The total number of words in the report. To avoid errors, I only count words with at least two letters. In addition to file size, this variable is a straight forward indicator for report-length.
A measure for copy-paste between the report and its previous year version (e.g. 10-K 2020 vs. 10-K 2019). The measure ranges from 0 to 1. The higher, the more copy-paste. Cohen, Malloy, and Nguyen (2020) show that this variable is a strong predictor for returns and fundamentals. For more information about the Jaccard measure and report copy-paste, please check this post and my master thesis.
A measure for copy-paste between the report and its previous year version (e.g. 10-K 2020 vs. 10-K 2019). The measure ranges from 0 to 1. The higher, the more copy-paste. Cohen, Malloy, and Nguyen (2020) show that this variable is a strong predictor for returns and fundamentals. For more information about the Cosine measure and report copy-paste, please check this post and my master thesis.
A measure for copy-paste between the report and its previous year version (e.g. 10-K 2020 vs. 10-K 2019). The measure ranges from 0 to 1. The higher, the more copy-paste. Cohen, Malloy, and Nguyen (2020) show that this variable is a strong predictor for returns and fundamentals. For more information about the Side-by-Side measure and report copy-paste, please check this post and my master thesis.
The simple average of the previous three copy-paste measures. Using the average yields a more robust indicator for copy-paste without having to choose a single measure.
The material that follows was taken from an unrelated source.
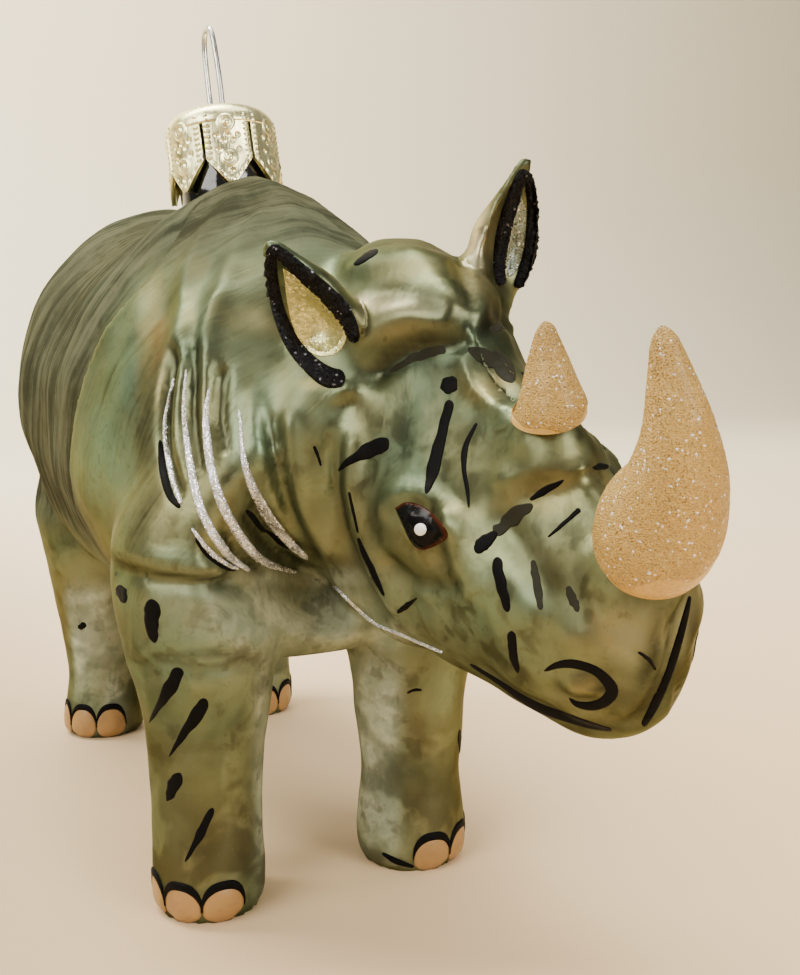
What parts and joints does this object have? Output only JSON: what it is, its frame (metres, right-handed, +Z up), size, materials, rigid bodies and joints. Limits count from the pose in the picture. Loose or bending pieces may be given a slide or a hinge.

All content on this website and within the embedded data dashboard is for informational and educational purposes only. You should not make any investment decisions based on the content of this website. I take no responsibility for accuracy, correctness, and timeliness of the data. There is no guarantee that this website or the embedded content will be updated, maintained or continued. I take no responsibility for any damages that may occur. This disclaimer also applies to the embedded data dashboard which is hosted on Heroku. Please also read the general Disclaimer of this website.